DANZA
MACABRA EN TRES EPISODIOS
JEFF
Nadie sabría explicar bien a ciencia cierta lo que le sucedió a Jeff al volver de la guerra, aunque esté explicado en todos los libros de historia. Era de los que nunca decía no a una cerveza o a una partida de cartas. Era de los que no dudaba en dar dos besos a la primera muchacha que asomase por la puerta de la taberna, especialmente si era joven, rubia y de generosos pechos. En realidad era el bromista de las fiestas, que enmascara sus debilidades detrás de una broma oportuna. Pero nada fue igual a su vuelta. Ya no reía ni contaba chistes, ni se dejaba ver por la taberna. Ni siquiera sonreía. En las miradas de los ancianos leía una decepción que él no compartía.
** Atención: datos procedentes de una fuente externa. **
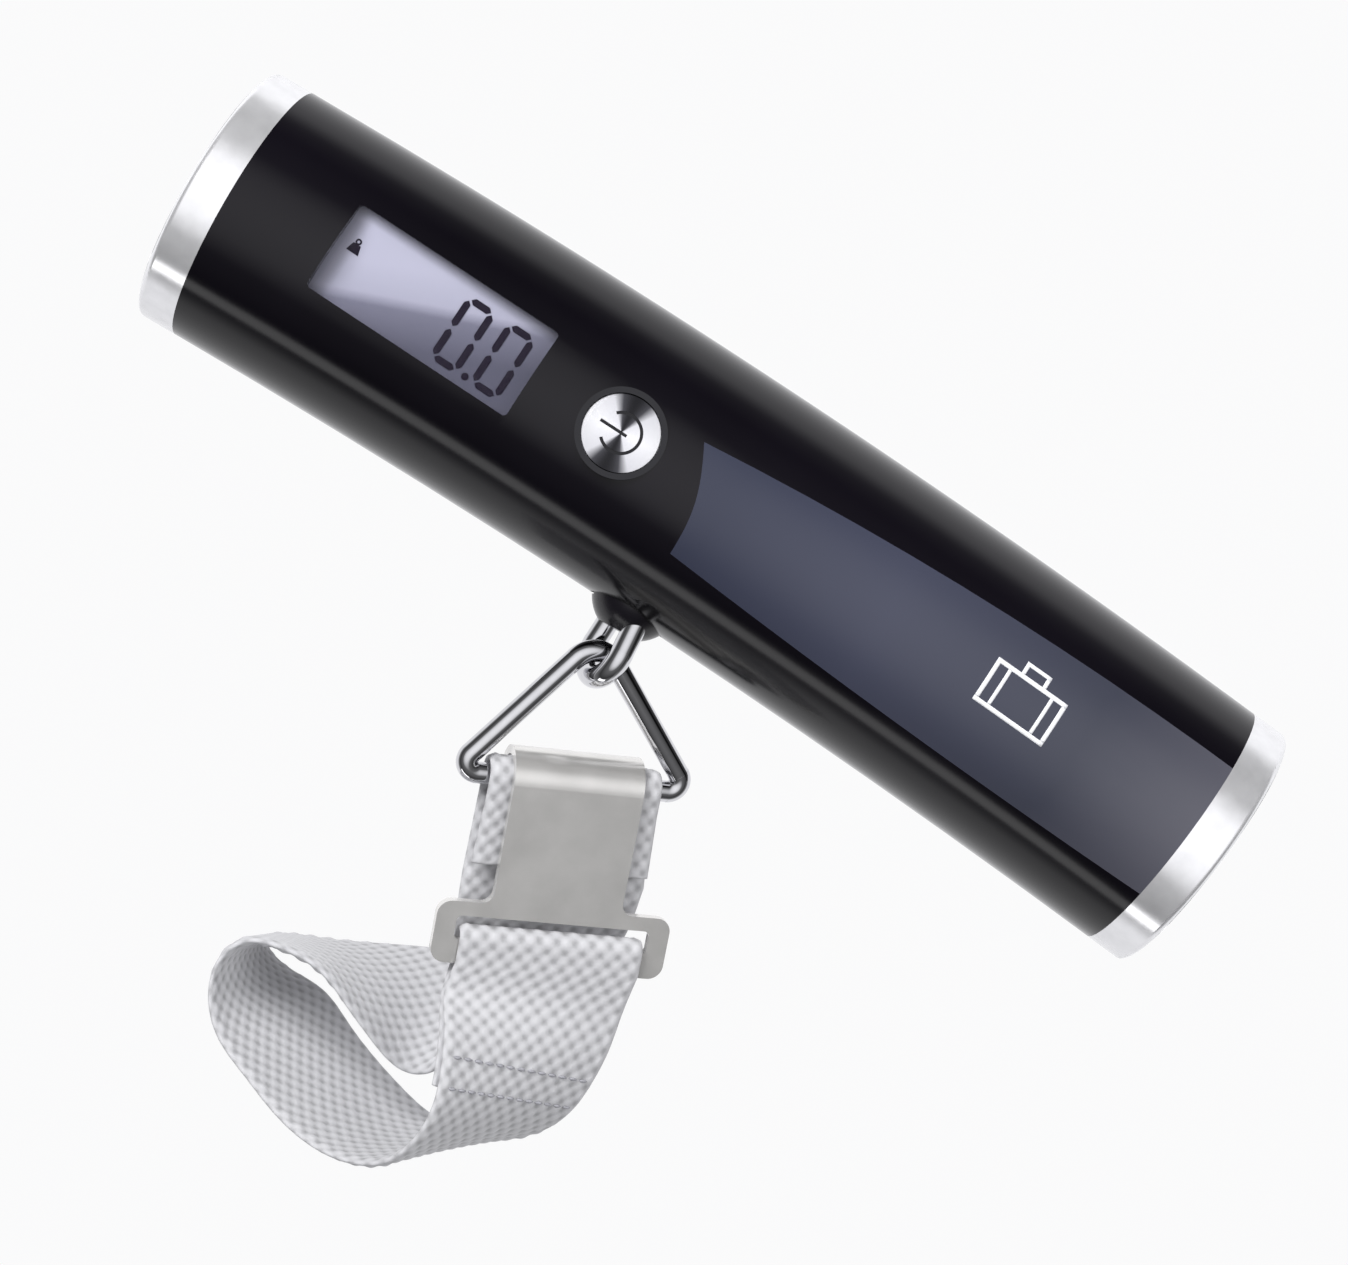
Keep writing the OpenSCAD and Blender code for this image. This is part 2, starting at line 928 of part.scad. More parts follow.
module hook_buckle() {
    color("#cdced2")
        in_strap()
            union() {
                through_y(plate_n, plate_n + plate_t)
                    buckle_outline();
                translate([-stem_w / 2, 0, 0])
                    rotate([90, 0, 90])
                        rotate_extrude(angle = 180, $fn = 180)
                            hook_profile();
                box([-stem_w / 2, stem_w / 2], [hook_r, hook_r + plate_t], [-hook_tip, 0]);
            }
}

module hook_profile() {
    translate([hook_r, 0])
        square([plate_t, stem_w]);
}

// ---- webbing

function unit(v) = v / norm(v);

// a smooth curve through the route: value and slope of segment i at t from 0 to 1
function bent(a, b, c, d, t) =
    0.5 * (2 * b + (c - a) * t + (2 * a - 5 * b + 4 * c - d) * t * t + (3 * b - a - 3 * c + d) * t * t * t);
function route_at(k, u) =
    let (n = len(loop_route), i = min(floor(u), n - 2), t = u - i)
    bent(loop_route[max(i - 1, 0)][k], loop_route[i][k], loop_route[i + 1][k],
        loop_route[min(i + 2, n - 1)][k], t);
// a station is [middle, direction across, width]
function loop_station(u) = [route_at(0, u), unit(route_at(1, u)), web_w];
function flat_station(n, q, w) = [[0, n, q], [-1, 0, 0], w];
function loop_normal(u) =
    unit(cross(unit(route_at(0, u + 0.02) - route_at(0, u - 0.02)), unit(route_at(1, u))));

// the folded end lies behind the front of the loop
tail_from = 1;
tail_to = 2.9;
tail_steps = 7;

webbing_path = concat(
    // the end that is sewn behind the front of the loop, from its tip up to the buckle
    [for (i = [0 : tail_steps])
        let (u = tail_to + (tail_from - tail_to) * i / tail_steps, s = loop_station(u))
        [s[0] + tail_offset * loop_normal(u), s[1], s[2]]],
    [flat_station(bar_n + fold_r, -26.5, web_w)],
    // over the slot's lower bar
    [for (i = [0 : fold_steps])
        let (a = 180 * i / fold_steps)
        flat_station(bar_n + fold_r * cos(a), slot_q[0] + web_gap + fold_r * sin(a), web_w)],
    // round the loop
    [for (i = [0 : (len(loop_route) - 1) * loop_steps]) loop_station(i / loop_steps)],
    // up behind the buckle, over the ring's bar and down to the sewn end
    [flat_station(1, -8, (web_w + wrap_w) / 2), flat_station(wrap_r - 0.2, -3, wrap_w)],
    [for (i = [0 : wrap_steps])
        let (a = 180 * i / wrap_steps)
        flat_station(wrap_r * cos(a), wrap_r * sin(a), wrap_w)],
    [flat_station(-wrap_r + 0.1, -3, wrap_w), flat_station(-wrap_r + 0.3, -12, (web_w + wrap_w) / 2)]
);

function path_normal(i) =
    let (n = len(webbing_path), a = webbing_path[max(i - 1, 0)][0], b = webbing_path[min(i + 1, n - 1)][0])
    unit(cross(unit(b - a), webbing_path[i][1]));
function ring_of(i) =
    let (s = webbing_path[i], w = s[1] * s[2] / 2, n = path_normal(i) * web_t / 2)
    [s[0] + w + n, s[0] - w + n, s[0] - w - n, s[0] + w - n];

module webbing_strap() {
    count = len(webbing_path);
    points = [for (i = [0 : count - 1]) each ring_of(i)];
    sides = [
        for (i = [0 : count - 2], k = [0 : 3])
            let (a = 4 * i + k, b = 4 * i + (k + 1) % 4)
            each [[a, a + 4, b], [b, a + 4, b + 4]]
    ];
    last = 4 * (count - 1);
    ends = [[0, 1, 2], [0, 2, 3], [last, last + 2, last + 1], [last, last + 3, last + 2]];
    color("#dcdce0")
        in_strap()
            polyhedron(points, concat(sides, ends));
}

// ---- battery

module battery_tray() {
    color("#2b2b30")
        at_arch(battery_s)
            difference() {
                intersection() {
                    box([-13, 13], [7.8, 14], [-11.5, 11.5]);
                    translate([-20, 0, 0])
                        rotate([0, 90, 0])
                            cylinder(r = inner_r - 0.15, h = 40);
                }
                y_cylinder(0, 0, battery_r + 0.2, battery_y - 0.4, 16);
                box([-3, 3], [battery_y - 0.4, 16], [battery_r - 1, battery_r + 0.7]);
            }
}

module coin_cell() {
    rim = 0.5;
    color("#b9bbc0")
        at_arch(battery_s)
            union() {
                y_cylinder(0, 0, battery_r, battery_y + rim, battery_y + battery_t);
                y_cylinder(0, 0, battery_r - 1.2, battery_y, battery_y + rim);
            }
}

module negative_contact() {
    color("#d8c070")
        at_arch(battery_s)
            y_cylinder(0, 0, 4, battery_y - 0.4, battery_y);
}

module positive_contact() {
    color("#d8c070")
        at_arch(battery_s)
            box([-2.5, 2.5], [battery_y, battery_y + battery_t], [battery_r + 0.2, battery_r + 0.6]);
}

module battery_leads() {
    lead_r = 0.45;
    color("#303036")
        for (z = [-4, 4])
            lead([
                [-26, 7.8, z],
                [-26, 4, z],
                [-21.5, -3, z * 1.6],
                [-21.5, board_back, z * 1.6]
            ], lead_r);
}

// tilts out about its display end and hooks under the shell there
module battery_door() {
    color("#0e0d12")
        union() {
            difference() {
                intersection() {
                    arched(battery_s - 16, battery_s + 16)
                        tube_profile(body_r, inner_r + 0.2);
                    at_arch(battery_s)
                        box([-door_half_l, door_half_l], [5, body_r + 1], [-door_half_h, door_half_h]);
                }
                at_arch(battery_s)
                    y_cylinder(door_half_l - 2.5, 0, 3.5, body_r - 0.5, body_r + 1);
            }
            at_arch(battery_s)
                intersection() {
                    difference() {
                        box([-door_half_l - 1.2, -door_half_l + 2], [14, body_r], [-4, 4]);
                        box([-door_half_l - 2, -door_half_l + 0.3], [inner_r - 0.75, body_r], [-5, 5]);
                    }
                    translate([-25, 0, 0])
                        rotate([0, 90, 0])
                            difference() {
                                cylinder(r = inner_r + 0.8, h = 50);
                                translate([0, 0, -1])
                                    cylinder(r = inner_r - 1.5, h = 52);
                            }
                }
        }
}

front_shell();
rear_shell();
display_end_cap();
grip_end_cap();
grip_panel();
display_window();
lcd_glass();
lcd_segments();
backlight_plate();
lcd_contact_strip();
display_frame();
circuit_board();
controller_chip();
board_components();
board_screws();
button_bezel();
button_cap();
power_mark();
switch_plunger();
switch_body();
load_cell();
strain_gauges();
load_plate();
load_screws();
gauge_leads();
swivel_bush();
thrust_washer();
swivel_stem();
stem_nut();
ball_head();
swivel_pin();
link();
triangle_ring();
hook_buckle();
webbing_strap();
battery_tray();
coin_cell();
negative_contact();
positive_contact();
battery_leads();
battery_door();
case_screws();
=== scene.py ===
import math
import bpy
import bmesh
import numpy as np
from mathutils import Matrix, Vector


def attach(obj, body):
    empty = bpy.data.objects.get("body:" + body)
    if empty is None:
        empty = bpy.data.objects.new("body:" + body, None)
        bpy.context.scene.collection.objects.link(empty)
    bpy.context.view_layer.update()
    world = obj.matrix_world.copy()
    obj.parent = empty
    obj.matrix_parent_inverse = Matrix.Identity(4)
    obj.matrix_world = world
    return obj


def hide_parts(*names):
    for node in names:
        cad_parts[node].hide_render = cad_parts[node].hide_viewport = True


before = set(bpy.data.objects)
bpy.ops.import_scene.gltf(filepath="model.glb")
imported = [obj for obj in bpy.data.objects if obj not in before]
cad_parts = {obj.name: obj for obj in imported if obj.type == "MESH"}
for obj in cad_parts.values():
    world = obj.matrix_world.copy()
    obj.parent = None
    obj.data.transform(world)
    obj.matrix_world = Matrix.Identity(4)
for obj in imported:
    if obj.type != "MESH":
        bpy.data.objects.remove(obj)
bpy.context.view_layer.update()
MM = 0.001

# ---- the handle's size and the strap's attitude, in millimetres as the CAD has them
TUBE_R = 18.5
ARCH_R = 1400.0
BUTTON_X = -15.1
LCD_X = -44.0
SWIVEL = np.array([-2.15, 0.0, -15.6])
LINK_DROP, LINK_LEAN = 12.25, 4.0
RING_DROP = 15.0
# the picture's roll, which the strap hangs against, then how far the strap is tilted, about which
# bearing in the handle's plane, and how far it is twisted about its own middle line
ROLL, STRAP_TILT, TILT_BEARING, STRAP_TWIST = 33.4, 23, 38, 8.5
PER_METRE = 1000


def turn(degrees, axis):
    return np.array(Matrix.Rotation(math.radians(degrees), 3, Vector(axis)))


bearing = math.radians(TILT_BEARING)
tilt_axis = (math.cos(bearing), 0, math.sin(bearing))
HANG = turn(-ROLL, (0, 1, 0)) @ turn(STRAP_TILT, tilt_axis) @ turn(STRAP_TWIST, (0, 1, 0))
lean = math.radians(LINK_LEAN)
PIVOT = SWIVEL + LINK_DROP * np.array([math.sin(lean), 0, -math.cos(lean)])
BAR = PIVOT - RING_DROP * HANG[:, 2]


# ---- materials

def material(name, base, rough=0.4, metal=0.0, spec=0.5):
    m = bpy.data.materials.new(name)
    m.use_nodes = True
    b = m.node_tree.nodes["Principled BSDF"]
    b.inputs["Base Color"].default_value = (*base, 1)
    b.inputs["Roughness"].default_value = rough
    b.inputs["Metallic"].default_value = metal
    b.inputs["Specular IOR Level"].default_value = spec
    return m


def node(m, kind, **values):
    n = m.node_tree.nodes.new(kind)
    for key, value in values.items():
        if hasattr(n, key):
            setattr(n, key, value)
        else:
            n.inputs[key.replace("_", " ")].default_value = value
    return n


def link(m, a, b):
    m.node_tree.links.new(a, b)


def place(m, stretch=(1, 1, 1)):
    """Object coordinates in millimetres, stretched along an axis for a grain."""
    at = node(m, "ShaderNodeTexCoord")
    scale = node(m, "ShaderNodeMapping")
    scale.inputs["Scale"].default_value = [PER_METRE * s for s in stretch]
    link(m, at.outputs["Object"], scale.inputs["Vector"])
    return scale.outputs["Vector"]


def ramp(m, fac, stops):
    """A colour for each value of fac, blended between (position, colour) stops."""
    r = node(m, "ShaderNodeValToRGB")
    while len(r.color_ramp.elements) < len(stops):
        r.color_ramp.elements.new(0.5)
    for e, (pos, col) in zip(r.color_ramp.elements, stops):
        e.position = pos
        e.color = (*col, 1)
    link(m, fac, r.inputs["Fac"])
    return r.outputs["Color"]


def fade(m, value, start, end, low):
    """Rises from low to 1 while the value goes from start to end."""
    n = node(m, "ShaderNodeMapRange")
    n.inputs["From Min"].default_value = start
    n.inputs["From Max"].default_value = end
    n.inputs["To Min"].default_value = low
    link(m, value, n.inputs["Value"])
    return n.outputs["Result"]


def axis_value(m, axis):
    """One object coordinate, in millimetres."""
    parts = node(m, "ShaderNodeSeparateXYZ")
    link(m, place(m), parts.inputs[0])
    return parts.outputs[axis]


def maths(m, operation, a, b=None):
    """A maths node on sockets or plain numbers."""
    n = node(m, "ShaderNodeMath", operation=operation)
    for k, v in enumerate((a, b)):
        if v is None:
            continue
        if isinstance(v, (int, float)):
            n.inputs[k].default_value = v
        else:
            link(m, v, n.inputs[k])
    return n.outputs[0]


GRAIN_SCALE, GRAIN_DEPTH = 3.0, 0.0001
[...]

Lo que ellos habían leído en los periódicos, él lo había vivido de primera mano: el descenso en paracaídas, las colinas de las que llovía fuego enemigo, el recuento interminable de bajas una vez en tierra. Bajas con nombres y apellidos, pueblos y familias, novias, hermanos y amigos. Todos conocidos. Los ancianos sabían de memoria los discursos del honor, la estadística de víctimas, las consecuencias políticas, y lo comentaban a diario, a fin de darse ánimos. Él, en cambio, se consideraba simplemente un indigno superviviente.
KIP
Cuando
lo vi plantado en mitad de la plaza soleada, en aquella mañana sin
nubes, supe que tenía que ser mío. ¿Quién si no él dormiría
como un animal al pie de mi cama? ¿Quién si no él me enseñaría
la verdad de la bondad y del amor? No hablaba mi idioma, pero bien
pronto supe que provenía de las verdes montañas del norte, de
aquella tierra dura de ganaderos, interrumpida abruptamente por la
aparición del mar. ¿De qué sirven hoy mis mapas e instrumentos de
medición, si soy incapaz de contener las lágrimas al observar el
rincón del patio, hoy vacío, que ocupaba en las noches de luna
llena, cuando su canto, al son de aquel extraño instrumento de
cuerda de su tierra, se mezclaba con los aullidos de los chacales,
más allá de la muralla? Recuerdo hoy su expresión, abatida e
inerte, durante las largas veladas con el embajador. Se mantenía en
pie, a un lado, intentando pasar desapercibido: pero todas las
miradas se fijaban en él. Su mirada triste era la de alguien a
quien no se ha preguntado si está a gusto con lo que hace o si quiere a
su amo, la propia de un animal cansado. Hoy yace en el cobertizo,
junto a los caballos, muerto por unas fiebres.
ZVI
Es
fácil amoldarse, creedme, basta con no querer mirar. Son pequeños los acontecimientos que al principio van anticipando el inexorable paso hacia el
final. Son pequeñas capas de pintura que van desprendiéndose de la
pared, al rascarlas distraidamente con la uña. De pronto, un día sin previo aviso se cae una capa más
grande y, al día siguiente, se viene abajo la pared entera: así sucedió con mi
vida. De un día para otro no supe ya nada de mis
padres. De mi prometida supe que se la llevaron en tren, junto a toda
su familia. Quería arrancarme los dientes de dolor. Después de algunos días en los que perdí la conciencia de mí mismo, llegó la meseta: uno se acostumbra. El
hambre exige olvidar otras cosas. Ahora soy un especialista: sé cómo conseguir comida. Sé a quién comprar, sé de dónde sacar
algo que intercambiar. Siempre hay alguien que necesita un poco de
papel, betún, cuerdas, clavos, alguna conserva. La gente es avara, pero al final una palabra inteligente es capaz de doblegar al corazón más tacaño. Yo sé dónde están las cosas importantes, a quién preguntar, te
puedo ofrecer lo que quieras. Me conozco estas ruinas como si fueran mi casa. Simplemente hay que saber domesticar el hambre y agudizar el ingenio. No tengo tiempo para detenerme a observar
todos estos muertos que hay en la calle.